I’m not entirely sure if the content conundrum is simply the early stage of a tech/web maturity model, only a few decades old, or if it’s really an age-old phenomenon propelled by the printing press and intensified by our high-speed, web-powered lifestyles. Either way, it’s still a human problem with very real consequences. The more time and effort we spend warehousing content and repacking it into nuggets to scatter across the web, the less time we spend reflecting on the commodity itself: Is it lead? Is it gold? Does it matter any more? That also means the less time we’re investing in cultivating the stillness of mind to process and synthesize what we do absorb, so that we might convert it to useful knowledge and creativity. It would be a worthwhile exercise to compare the number of times a day spent gobbling up and firing off content nuggets (e-mails, tweets, Facebook posts, etc) versus the moments of deep concentration. Then compare the feeling and physical sensation produced by both types of activities. As Louis C.K. might put it, web surfing isn’t over when you feel tired and your eyes are weary. Web surfing is over when you hate yourself. But those hard-won “aha’s” after long stretches of serious thought? Priceless.

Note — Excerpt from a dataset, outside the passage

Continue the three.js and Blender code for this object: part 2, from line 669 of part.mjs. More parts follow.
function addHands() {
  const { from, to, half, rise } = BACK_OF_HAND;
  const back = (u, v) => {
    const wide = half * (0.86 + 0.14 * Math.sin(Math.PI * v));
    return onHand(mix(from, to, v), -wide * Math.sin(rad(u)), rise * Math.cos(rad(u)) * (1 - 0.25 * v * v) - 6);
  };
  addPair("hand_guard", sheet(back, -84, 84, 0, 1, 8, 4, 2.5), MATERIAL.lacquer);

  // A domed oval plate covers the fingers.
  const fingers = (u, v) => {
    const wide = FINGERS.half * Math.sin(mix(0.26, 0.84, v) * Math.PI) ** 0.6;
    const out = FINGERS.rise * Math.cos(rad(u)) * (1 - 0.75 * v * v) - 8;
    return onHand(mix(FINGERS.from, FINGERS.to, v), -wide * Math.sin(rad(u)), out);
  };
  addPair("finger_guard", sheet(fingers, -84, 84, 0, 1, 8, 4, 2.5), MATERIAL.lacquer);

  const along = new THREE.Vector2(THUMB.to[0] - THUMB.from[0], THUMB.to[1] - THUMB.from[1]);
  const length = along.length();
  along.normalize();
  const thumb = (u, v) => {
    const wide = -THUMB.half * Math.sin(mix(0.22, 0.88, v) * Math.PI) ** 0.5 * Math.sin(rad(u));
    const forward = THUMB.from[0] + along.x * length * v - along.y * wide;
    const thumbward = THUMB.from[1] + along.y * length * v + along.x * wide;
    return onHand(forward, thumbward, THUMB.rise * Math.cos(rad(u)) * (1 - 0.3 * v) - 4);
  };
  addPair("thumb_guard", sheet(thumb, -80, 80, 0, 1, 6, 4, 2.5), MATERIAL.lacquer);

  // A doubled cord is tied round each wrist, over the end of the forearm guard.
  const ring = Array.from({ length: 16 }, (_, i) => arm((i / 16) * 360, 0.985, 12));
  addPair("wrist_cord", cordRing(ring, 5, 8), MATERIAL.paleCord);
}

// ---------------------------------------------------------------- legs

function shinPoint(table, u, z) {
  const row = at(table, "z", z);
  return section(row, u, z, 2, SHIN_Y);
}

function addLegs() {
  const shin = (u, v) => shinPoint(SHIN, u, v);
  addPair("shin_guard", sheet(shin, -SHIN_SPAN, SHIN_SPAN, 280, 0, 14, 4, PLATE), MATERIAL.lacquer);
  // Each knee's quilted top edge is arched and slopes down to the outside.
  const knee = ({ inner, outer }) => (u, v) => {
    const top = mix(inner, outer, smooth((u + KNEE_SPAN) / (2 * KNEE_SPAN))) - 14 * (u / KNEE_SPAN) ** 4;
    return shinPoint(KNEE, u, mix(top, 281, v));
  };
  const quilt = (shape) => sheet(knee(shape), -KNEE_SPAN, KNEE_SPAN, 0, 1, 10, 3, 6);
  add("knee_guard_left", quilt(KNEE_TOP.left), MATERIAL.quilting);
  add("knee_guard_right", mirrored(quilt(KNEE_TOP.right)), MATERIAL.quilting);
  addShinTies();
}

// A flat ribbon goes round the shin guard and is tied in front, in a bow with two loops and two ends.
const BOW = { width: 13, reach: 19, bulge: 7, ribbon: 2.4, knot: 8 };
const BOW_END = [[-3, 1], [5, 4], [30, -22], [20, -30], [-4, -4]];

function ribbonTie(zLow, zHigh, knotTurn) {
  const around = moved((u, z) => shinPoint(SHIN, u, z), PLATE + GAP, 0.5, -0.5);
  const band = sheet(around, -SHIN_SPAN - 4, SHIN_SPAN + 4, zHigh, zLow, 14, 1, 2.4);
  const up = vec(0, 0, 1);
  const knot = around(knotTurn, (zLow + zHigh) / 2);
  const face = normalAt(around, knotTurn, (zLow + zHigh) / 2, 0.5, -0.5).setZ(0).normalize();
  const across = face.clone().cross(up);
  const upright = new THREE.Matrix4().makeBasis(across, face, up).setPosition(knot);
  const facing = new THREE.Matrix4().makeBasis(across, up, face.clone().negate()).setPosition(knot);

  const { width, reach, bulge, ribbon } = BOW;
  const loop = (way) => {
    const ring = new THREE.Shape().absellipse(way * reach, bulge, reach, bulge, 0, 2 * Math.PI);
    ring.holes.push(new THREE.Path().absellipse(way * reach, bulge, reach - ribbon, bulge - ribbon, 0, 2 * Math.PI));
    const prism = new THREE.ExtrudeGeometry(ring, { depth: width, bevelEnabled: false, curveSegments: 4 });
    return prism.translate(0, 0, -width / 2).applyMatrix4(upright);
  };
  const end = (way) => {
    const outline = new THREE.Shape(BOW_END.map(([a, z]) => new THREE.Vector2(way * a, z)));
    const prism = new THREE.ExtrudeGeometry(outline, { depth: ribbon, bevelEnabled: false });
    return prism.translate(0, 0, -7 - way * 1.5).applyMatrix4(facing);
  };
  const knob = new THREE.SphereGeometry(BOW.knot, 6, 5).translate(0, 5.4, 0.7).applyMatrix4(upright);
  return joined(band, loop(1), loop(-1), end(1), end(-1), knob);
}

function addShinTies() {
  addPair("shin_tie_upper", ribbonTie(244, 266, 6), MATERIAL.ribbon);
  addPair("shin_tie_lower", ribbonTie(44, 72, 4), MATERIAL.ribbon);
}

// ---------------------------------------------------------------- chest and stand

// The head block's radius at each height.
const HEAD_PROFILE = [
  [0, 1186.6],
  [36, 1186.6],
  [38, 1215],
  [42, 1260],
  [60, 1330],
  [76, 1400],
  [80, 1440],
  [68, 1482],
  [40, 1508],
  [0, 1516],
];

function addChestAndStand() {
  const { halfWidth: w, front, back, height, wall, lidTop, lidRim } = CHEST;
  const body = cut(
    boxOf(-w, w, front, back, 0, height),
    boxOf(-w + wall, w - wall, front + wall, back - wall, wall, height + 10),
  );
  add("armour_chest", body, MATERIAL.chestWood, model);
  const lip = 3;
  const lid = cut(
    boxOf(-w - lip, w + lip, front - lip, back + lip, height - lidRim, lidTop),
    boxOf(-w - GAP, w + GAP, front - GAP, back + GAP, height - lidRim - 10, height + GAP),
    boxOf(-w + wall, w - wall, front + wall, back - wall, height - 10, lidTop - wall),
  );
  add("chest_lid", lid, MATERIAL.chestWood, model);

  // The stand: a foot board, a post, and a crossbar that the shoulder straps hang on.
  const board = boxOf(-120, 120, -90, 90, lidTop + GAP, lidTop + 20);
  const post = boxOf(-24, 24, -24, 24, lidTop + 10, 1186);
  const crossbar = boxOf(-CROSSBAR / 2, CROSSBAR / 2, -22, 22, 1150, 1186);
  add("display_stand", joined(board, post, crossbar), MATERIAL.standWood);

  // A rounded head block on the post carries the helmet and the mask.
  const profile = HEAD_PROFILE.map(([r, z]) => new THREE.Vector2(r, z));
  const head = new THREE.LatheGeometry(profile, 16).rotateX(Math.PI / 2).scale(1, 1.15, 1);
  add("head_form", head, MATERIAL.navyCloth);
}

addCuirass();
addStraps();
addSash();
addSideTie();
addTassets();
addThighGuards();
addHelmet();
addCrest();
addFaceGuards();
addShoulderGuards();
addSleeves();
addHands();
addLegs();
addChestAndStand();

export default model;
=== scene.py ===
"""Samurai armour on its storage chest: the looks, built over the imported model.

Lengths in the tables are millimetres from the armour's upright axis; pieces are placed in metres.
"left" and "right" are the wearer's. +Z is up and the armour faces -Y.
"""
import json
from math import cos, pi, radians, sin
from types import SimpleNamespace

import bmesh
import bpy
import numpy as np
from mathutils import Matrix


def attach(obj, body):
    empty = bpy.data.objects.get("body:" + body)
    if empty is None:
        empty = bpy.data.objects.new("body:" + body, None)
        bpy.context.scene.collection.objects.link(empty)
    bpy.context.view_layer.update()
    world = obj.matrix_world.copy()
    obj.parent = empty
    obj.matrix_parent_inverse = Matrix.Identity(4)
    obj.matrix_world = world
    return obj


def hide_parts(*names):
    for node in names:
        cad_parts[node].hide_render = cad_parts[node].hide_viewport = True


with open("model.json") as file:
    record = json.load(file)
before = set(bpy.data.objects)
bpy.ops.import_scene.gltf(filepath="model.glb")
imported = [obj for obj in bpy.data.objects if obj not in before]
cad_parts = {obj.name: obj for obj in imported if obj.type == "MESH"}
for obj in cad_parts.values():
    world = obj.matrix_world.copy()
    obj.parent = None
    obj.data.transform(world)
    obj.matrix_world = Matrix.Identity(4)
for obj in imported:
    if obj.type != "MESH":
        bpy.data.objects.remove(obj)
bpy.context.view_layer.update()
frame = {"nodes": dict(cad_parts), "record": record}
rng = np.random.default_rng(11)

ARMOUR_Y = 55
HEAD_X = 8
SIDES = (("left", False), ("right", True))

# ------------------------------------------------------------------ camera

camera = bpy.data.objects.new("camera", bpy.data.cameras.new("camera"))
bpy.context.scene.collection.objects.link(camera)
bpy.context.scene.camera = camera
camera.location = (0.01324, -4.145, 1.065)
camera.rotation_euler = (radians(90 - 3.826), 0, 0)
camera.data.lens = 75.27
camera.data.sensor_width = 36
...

We will continue to struggle with content for a long time. Technology will further optimize the content cycle, making output (not necessarily creation) more rapid and access more ubiquitous. Humans, however, are locked in a molasses-slow evolutionary process; unlike the speedy timescales for software and hardware upgrades, our own wetware takes considerably longer to show any significant changes, and they aren’t always bug-free. If we insist on moving at the pace of technology, we’ll need a hefty boost from neuroscience and a broader mainstream acceptance of transhumanism. A recent take on such a future, the H+ digital series on YouTube, paints a more grim than promising picture of the broken boundary between consciousness and connectedness, made possible by a tiny but powerful implant that links the nervous system to the internet. I think I’ll pass on that if it ever comes true.

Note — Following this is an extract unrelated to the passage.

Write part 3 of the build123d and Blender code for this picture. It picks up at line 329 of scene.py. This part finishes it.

Are we doomed, like the lotus eaters of Homer’s Odyssey, to remain victims to our own appetites and become trapped in a content-saturated lull? Or will we eventually crack the content conundrum and learn to manage our content and ourselves better?

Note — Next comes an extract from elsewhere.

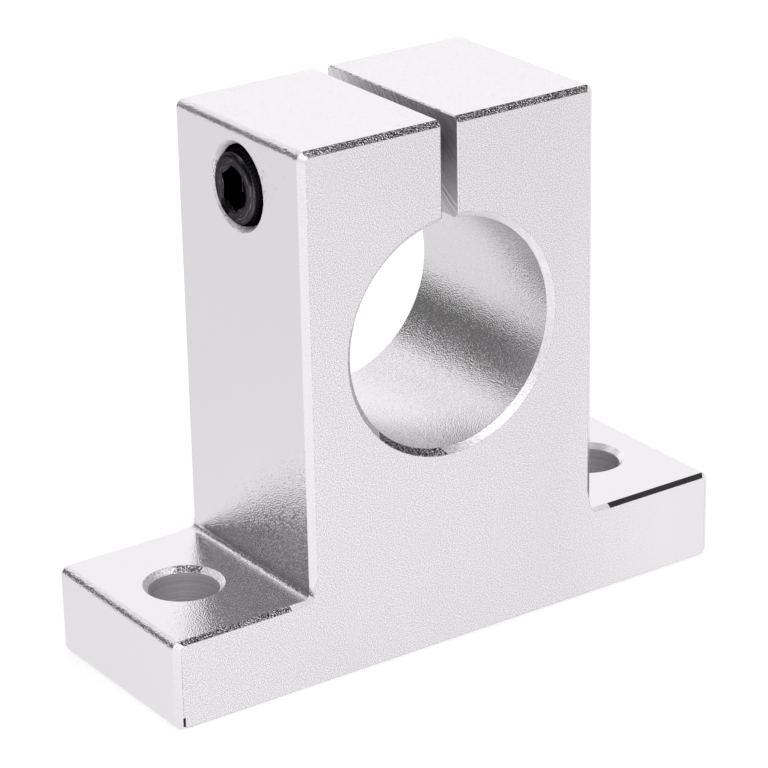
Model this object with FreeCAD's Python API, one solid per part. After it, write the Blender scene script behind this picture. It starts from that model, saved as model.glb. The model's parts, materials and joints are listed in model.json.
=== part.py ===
import FreeCAD, Part
import math
import os

from FreeCAD import Vector

# Shaft support block for a 30 mm round shaft, with the cap screw that clamps the shaft.
# Millimetres. X runs along the base, Y along the shaft towards the back, Z up.
# The origin is the middle of the underside, straight below the shaft's axis.

# Section of the block: a wide base with an upright in the middle
base_length = 84.0
base_height = 12.0
upright_width = 44.0
block_height = 70.0
block_depth = 28.0
corner_radius = 1.1
root_radius = 0.85

# Broken edge round the sawn front and back faces: its depth along Y, and how far the face is
# set in at each side of the section. It dies out towards the roots of the upright.
edge_depth = 0.7
edge_upright = 0.85
edge_top = 0.7
edge_base_top = 0.45
edge_underside = 0.4
edge_root = 0.1
edge_run_out = 3.0

# Shaft bore, open by a little play until it is clamped, and the slit that lets its two ears
# close on the shaft. The slit is sawn a little left of the middle.
shaft_radius = 15.0
shaft_play = 0.05
shaft_height = 42.0
bore_edge = 0.8
slit_x = -0.3
slit_width = 2.4
slit_edge = 0.18

# Mounting holes through the base, for M8 bolts
bolt_spacing = 64.0
bolt_hole_radius = 4.5
bolt_hole_edge = 0.7

# Clamp screw, M6 with a 5 mm hexagon socket. Its hole lies a little in front of the middle.
screw_y = -0.15
screw_z = 62.15
screw_radius = 3.0
screw_length = 30.0
screw_point_edge = 0.9
head_radius = 4.9
head_height = 6.0
head_crown = 0.9
head_stands_out = 0.75
neck_radius = 0.25
socket_across_flats = 5.0
socket_depth = 3.0
socket_rim_radius = 3.05
socket_turn = 55.8

# Seat of the clamp screw: a counterbore and a clearance hole in the left ear, both drilled a
# little above and behind the thread, and a tapped hole through the right ear. The counterbore's
# mouth has a deep bevel, steeper than those of the other holes.
seat_y = -0.05
seat_z = 62.3
counterbore_radius = 5.15
counterbore_edge = 0.62
counterbore_edge_slope = 1.45
clearance_hole_radius = 3.5
clearance_hole_edge = 0.35
tapped_hole_radius = screw_radius + 0.08
tapped_hole_edge = 0.6

# Nick in the front of the base, low down where its left edge band meets the sawn face
nick_x = -41.1
nick_z = 1.25
nick_length = 1.2
nick_width = 0.35
nick_depth = 0.3

# Drill points and socket bottoms are cones of this half angle
drill_half_angle = math.radians(59.0)

# How far a cutter reaches past the face it cuts
reach = 2.0

half_depth = block_depth / 2
bore_radius = shaft_radius + shaft_play
left_face = -upright_width / 2
right_face = upright_width / 2
head_seat = left_face - head_stands_out + head_height


def rounded_wire(corners, y):
    """Closed outline at one Y from (x, z, radius) corners; a radius of 0 is a plain corner."""
    points = [Vector(x, y, z) for x, z, _ in corners]
    edges = []
    spans = []
    for index, (_, _, radius) in enumerate(corners):
        corner = points[index]
        if radius == 0:
            spans.append((corner, corner))
            edges.append(None)
            continue
        to_last = (points[index - 1] - corner).normalize()
        to_next = (points[(index + 1) % len(points)] - corner).normalize()
        half_angle = to_last.getAngle(to_next) / 2
        middle = (to_last + to_next).normalize()
        start = corner + to_last * (radius / math.tan(half_angle))
        end = corner + to_next * (radius / math.tan(half_angle))
        crown = corner + middle * (radius / math.sin(half_angle) - radius)
        spans.append((start, end))
        edges.append(Part.Arc(start, crown, end).toShape())
    outline = []
    for index, arc in enumerate(edges):
        if arc is not None:
            outline.append(arc)
        following = spans[(index + 1) % len(spans)][0]
        outline.append(Part.LineSegment(spans[index][1], following).toShape())
    return Part.Wire(outline)


def section(y, sunk=False):
    """Outline of the block's section at one Y; sunk is the smaller outline of an end face."""
    scale = 1.0 if sunk else 0.0
    end = base_length / 2 - scale * edge_upright
    side = upright_width / 2 - scale * edge_upright
    top = block_height - scale * edge_top
    base_top = base_height - scale * edge_base_top
    underside = scale * edge_underside
    root_x = upright_width / 2 - scale * edge_root
    root_z = base_height - scale * edge_root
    outer = corner_radius - scale * edge_base_top
    root = root_radius + scale * edge_root
    right_half = [
        (end, underside, outer),
        (end, base_top, outer),
        (upright_width / 2 + edge_run_out, base_top, 0),
        (root_x, root_z, root),
        (side, base_height + edge_run_out, 0),
        (side, top, outer),
    ]
    left_half = [(-x, z, radius) for x, z, radius in reversed(right_half)]
    return rounded_wire(right_half + left_half, y)


def body_blank():
    """The sawn length of section, with the edges of both end faces broken."""
    depth = block_depth - 2 * edge_depth
    blank = Part.Face(section(-depth / 2)).extrude(Vector(0, depth, 0))
    for side in (-1, 1):
        edge_band = Part.makeLoft([section(side * depth / 2), section(side * half_depth, True)], True, True)
        blank = blank.fuse(edge_band)
    return blank


def placed(solid, start, direction):
    """Moves a solid made about +Z so that its axis leaves start along direction."""
    turn = FreeCAD.Rotation(Vector(0, 0, 1), direction)
    solid.Placement = FreeCAD.Placement(start, turn)
    return solid


def drilled(mouth, inward, radius, depth, edge, edge_slope=1.0):
    """Cutter for a round hole bored inward from its mouth. The bevel that breaks the mouth's edge
    is edge wide, and edge_slope times as deep."""
    profile = [
        Vector(0, 0, -reach),
        Vector(radius + edge, 0, -reach),
        Vector(radius + edge, 0, 0),
        Vector(radius, 0, edge * edge_slope),
        Vector(radius, 0, depth),
        Vector(0, 0, depth),
    ]
    face = Part.Face(Part.makePolygon(profile + profile[:1]))
    return placed(face.revolve(Vector(0, 0, 0), Vector(0, 0, 1), 360), mouth, inward)


def prism(corners, along):
    """Solid made by sweeping a polygon of corners along a straight line."""
    return Part.Face(Part.makePolygon(corners + corners[:1])).extrude(along)


def slit():
    """Cutter for the slit above the bore, with the edges of its three mouths just taken off."""
    up = Vector(0, 0, block_height - shaft_height)
    corner = Vector(slit_x - slit_width / 2, -half_depth, shaft_height)
    cut = Part.makeBox(slit_width, block_depth, up.z, corner)
    mouth = slit_width / 2 + slit_edge
    for side in (-1, 1):
        face = side * half_depth
        wedge = [
            Vector(slit_x - mouth, face, shaft_height),
            Vector(slit_x + mouth, face, shaft_height),
            Vector(slit_x, face - side * mouth, shaft_height),
        ]
        cut = cut.fuse(prism(wedge, up))
    wedge = [
        Vector(slit_x - mouth, -half_depth, block_height),
        Vector(slit_x + mouth, -half_depth, block_height),
        Vector(slit_x, -half_depth, block_height - mouth),
    ]
    return cut.fuse(prism(wedge, Vector(0, block_depth, 0)))


def screw_seat():
    """Cutters for the clamp screw: counterbore, clearance hole and tapped hole."""
    right = Vector(1, 0, 0)
    mouth = Vector(left_face, seat_y, seat_z)
    seat = Vector(head_seat, seat_y, seat_z)
    far_mouth = Vector(right_face, screw_y, screw_z)
    depth = head_seat - left_face
    counterbore = drilled(
        mouth, right, counterbore_radius, depth, counterbore_edge, counterbore_edge_slope
    )
    return [
        counterbore,
        drilled(seat, right, clearance_hole_radius, -head_seat, clearance_hole_edge),
        drilled(far_mouth, -right, tapped_hole_radius, right_face, tapped_hole_edge),
    ]


def nick():
    """Cutter for the nick: a short upright wedge that points into the block."""
    low = nick_z - nick_length / 2
    wedge = [
        Vector(nick_x - nick_width, -half_depth - nick_depth, low),
        Vector(nick_x + nick_width, -half_depth - nick_depth, low),
        Vector(nick_x, -half_depth + nick_depth, low),
    ]
    return prism(wedge, Vector(0, 0, nick_length))


def support_block():
    """The one-piece block with its bore, slit, mounting holes, screw seat and nick."""
    cutters = [slit(), nick()]
    for side in (-1, 1):
        bore_mouth = Vector(0, side * half_depth, shaft_height)
        cutters.append(drilled(bore_mouth, Vector(0, -side, 0), bore_radius, half_depth, bore_edge))
        for height, up_or_down in ((base_height, -1), (0, 1)):
            mouth = Vector(side * bolt_spacing / 2, 0, height)
            inward = Vector(0, 0, up_or_down)
            cutters.append(drilled(mouth, inward, bolt_hole_radius, base_height / 2, bolt_hole_edge))
    cutters.extend(screw_seat())
    return body_blank().cut(cutters).removeSplitter()


def hexagon_socket():
    """Cutter for the screw's socket: hexagon, bevelled rim and drilled bottom, along +Z."""
    corner = socket_across_flats / 2 / math.cos(math.pi / 6)
    ring = []
    for index in range(6):
        angle = index * math.pi / 3
        ring.append(Vector(corner * math.cos(angle), corner * math.sin(angle), 0))
    hexagon = Part.Face(Part.makePolygon(ring + ring[:1])).extrude(Vector(0, 0, socket_depth))
    flat = socket_across_flats / 2
    rim_depth = (socket_rim_radius - flat) / math.tan(drill_half_angle)
    rim = Part.makeCone(socket_rim_radius, flat, rim_depth)
    bottom = Part.makeCone(flat, 0, flat / math.tan(drill_half_angle), Vector(0, 0, socket_depth))
    return hexagon.fuse([rim, bottom])


def clamp_screw():
    """Socket head cap screw, turned about +Z from the front of its head, then laid along +X."""
    crown_mid = head_crown * (1 - math.sqrt(0.5))
    tip = head_height + screw_length
    front_rim = Vector(head_radius - head_crown, 0, 0)
    side_rim = Vector(head_radius, 0, head_crown)
    crown = Part.Arc(front_rim, Vector(head_radius - crown_mid, 0, crown_mid), side_rim).toShape()
    neck_mid = neck_radius * (1 - math.sqrt(0.5))
    neck_outer = Vector(screw_radius + neck_radius, 0, head_height)
    neck_inner = Vector(screw_radius, 0, head_height + neck_radius)
    neck_point = Vector(screw_radius + neck_mid, 0, head_height + neck_mid)
    neck = Part.Arc(neck_outer, neck_point, neck_inner).toShape()
    head_side = Part.makePolygon([side_rim, Vector(head_radius, 0, head_height), neck_outer])
    shank = Part.makePolygon([
        neck_inner,
        Vector(screw_radius, 0, tip - screw_point_edge),
        Vector(screw_radius - screw_point_edge, 0, tip),
        Vector(0, 0, tip),
        Vector(0, 0, 0),
        front_rim,
    ])
    outline = Part.Wire([crown] + head_side.Edges + [neck] + shank.Edges)
    screw = Part.Face(outline).revolve(Vector(0, 0, 0), Vector(0, 0, 1), 360)
    screw = screw.cut(hexagon_socket())
    screw.rotate(Vector(0, 0, 0), Vector(0, 0, 1), socket_turn)
    front = Vector(left_face - head_stands_out, screw_y, screw_z)
    return placed(screw, front, Vector(1, 0, 0))


os.makedirs("parts", exist_ok=True)
for name, shape in (("support_block", support_block()), ("clamp_screw", clamp_screw())):
    print(name, shape.isValid(), len(shape.Solids), round(shape.Volume, 1), shape.BoundBox)
    shape.exportStep("parts/" + name + ".step")
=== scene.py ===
import json
import math

import bmesh
import bpy
from mathutils import Matrix, Vector


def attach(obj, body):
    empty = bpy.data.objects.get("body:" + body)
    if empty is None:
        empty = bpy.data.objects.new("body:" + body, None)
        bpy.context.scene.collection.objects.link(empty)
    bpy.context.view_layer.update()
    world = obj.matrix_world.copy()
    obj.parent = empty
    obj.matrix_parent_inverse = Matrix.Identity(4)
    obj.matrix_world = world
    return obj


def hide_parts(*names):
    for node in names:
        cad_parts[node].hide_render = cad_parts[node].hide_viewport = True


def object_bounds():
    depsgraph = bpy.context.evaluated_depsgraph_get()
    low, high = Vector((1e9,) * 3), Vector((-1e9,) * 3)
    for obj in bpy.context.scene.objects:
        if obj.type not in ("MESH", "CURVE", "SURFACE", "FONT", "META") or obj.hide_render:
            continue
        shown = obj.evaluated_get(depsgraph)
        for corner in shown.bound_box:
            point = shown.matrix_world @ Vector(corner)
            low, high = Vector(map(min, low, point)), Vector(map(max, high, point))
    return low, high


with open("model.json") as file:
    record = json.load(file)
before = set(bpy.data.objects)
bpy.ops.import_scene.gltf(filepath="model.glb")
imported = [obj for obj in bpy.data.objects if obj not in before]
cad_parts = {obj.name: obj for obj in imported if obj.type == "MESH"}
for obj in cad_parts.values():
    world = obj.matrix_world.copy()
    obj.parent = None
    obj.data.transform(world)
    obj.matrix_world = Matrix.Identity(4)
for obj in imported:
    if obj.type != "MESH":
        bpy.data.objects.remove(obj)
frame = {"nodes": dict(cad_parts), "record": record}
cad_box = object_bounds()
MM = 0.001

# The stage: a sheet of white paper on a table, in the soft even light of a small product studio.
# The paper is nearly white by itself and takes a faint shadow of the block.


def linear(hex_colour):
    """Linear RGBA from an sRGB hex colour such as 'c8c9cb'."""
    channels = [int(hex_colour[i:i + 2], 16) / 255 for i in (0, 2, 4)]
    straight = [c / 12.92 if c <= 0.04045 else ((c + 0.055) / 1.055) ** 2.4 for c in channels]
    return (*straight, 1.0)


def add_node(tree, kind, inputs=None, **settings):
    """Adds a node with its settings; each input is a plain value or the output it is linked to."""
    node = tree.nodes.new(kind)
    for name, value in settings.items():
        setattr(node, name, value)
    for socket, value in (inputs or {}).items():
        if isinstance(value, bpy.types.NodeSocket):
            tree.links.new(value, node.inputs[socket])
        else:
            node.inputs[socket].default_value = value
    return node


def new_tree(material):
    """Empties a material's or world's node tree and returns it."""
    material.use_nodes = True
    material.node_tree.nodes.clear()
    return material.node_tree


def ray_share(tree, camera_part, gloss_part):
    """How much of a stage colour a ray takes: one share for the camera, one for mirrored rays."""
    light_path = add_node(tree, "ShaderNodeLightPath")
    mirrored = add_node(tree, "ShaderNodeMath", {
        0: light_path.outputs["Is Glossy Ray"],
        1: light_path.outputs["Is Transmission Ray"],
    }, operation="ADD", use_clamp=True)
    gloss = add_node(tree, "ShaderNodeMath", {0: mirrored.outputs[0], 1: gloss_part}, operation="MULTIPLY")
    share = add_node(tree, "ShaderNodeMath", {
        0: light_path.outputs["Is Camera Ray"],
        1: camera_part,
        2: gloss.outputs[0],
    }, operation="MULTIPLY_ADD")
    return share.outputs[0]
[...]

Couldn’t agree more. It is a true conundrum. And the Odyssey reference is very apt – could all the potential gain be nothing but a siren’s call?
Thanks for reading, Nancy. Indeed, the lure of more information doesn’t always translate to more knowledge or benefit — just more time whiled away in front of a screen. The “endless scroll” feature on many Tumblr sites comes to mind.
As I was writing this, I realized there are many relevant Odyssey references, including the sirens, Scylla and Charybdis, and the perilous journey itself. For the sake of brevity, I stuck with my favorite one. 😉
I’m very happy to have found your site (via the Mind Mapping site)!
I felt the need to respond to this article because it struck a rather sensitive chord with me. You see, after years of trying to deal with declining cognitive abilities, I finally found out I have MS. The good news? It wasn’t me going crazy or early (by decades!) senility. The bad news? Definite brain damage.
However, now that I know what the issue is, I’ve been trying to find new ways of learning and retaining information as my former techniques are definitely not working anymore. Many years I ago, I’d heard of, and played with, things Mind Mapping and other visual aides to help with information processing and recall. At the time, they struck me as well, kind of silly. Like something you would show your child as colouring alternative when they were bored and you didn’t want to hear The Lion King movie blaring through the house yet again. Needless to say, I’ve since changed my tune, and will happily use anything I can that might help.
As you say, this is the Information Age and we are inundated with new content from every direction. And one thread always leads to dozens of others, which then means plowing through it all to find the tiny bits that are actually helpful! But articles like this help to remind me to slow down, take a breath and realize that even “healthy” people are struggling to keep pace in our hyper-connected culture.
It is both refreshing and comforting to hear that even information specialists like yourself run into the same issues I do when trying to digest, remember and recall the pertinent data when needed, after having to plow through the immense of superfluous content to find it in the first place!
So thank you, Michael, for this entertaining and informative article!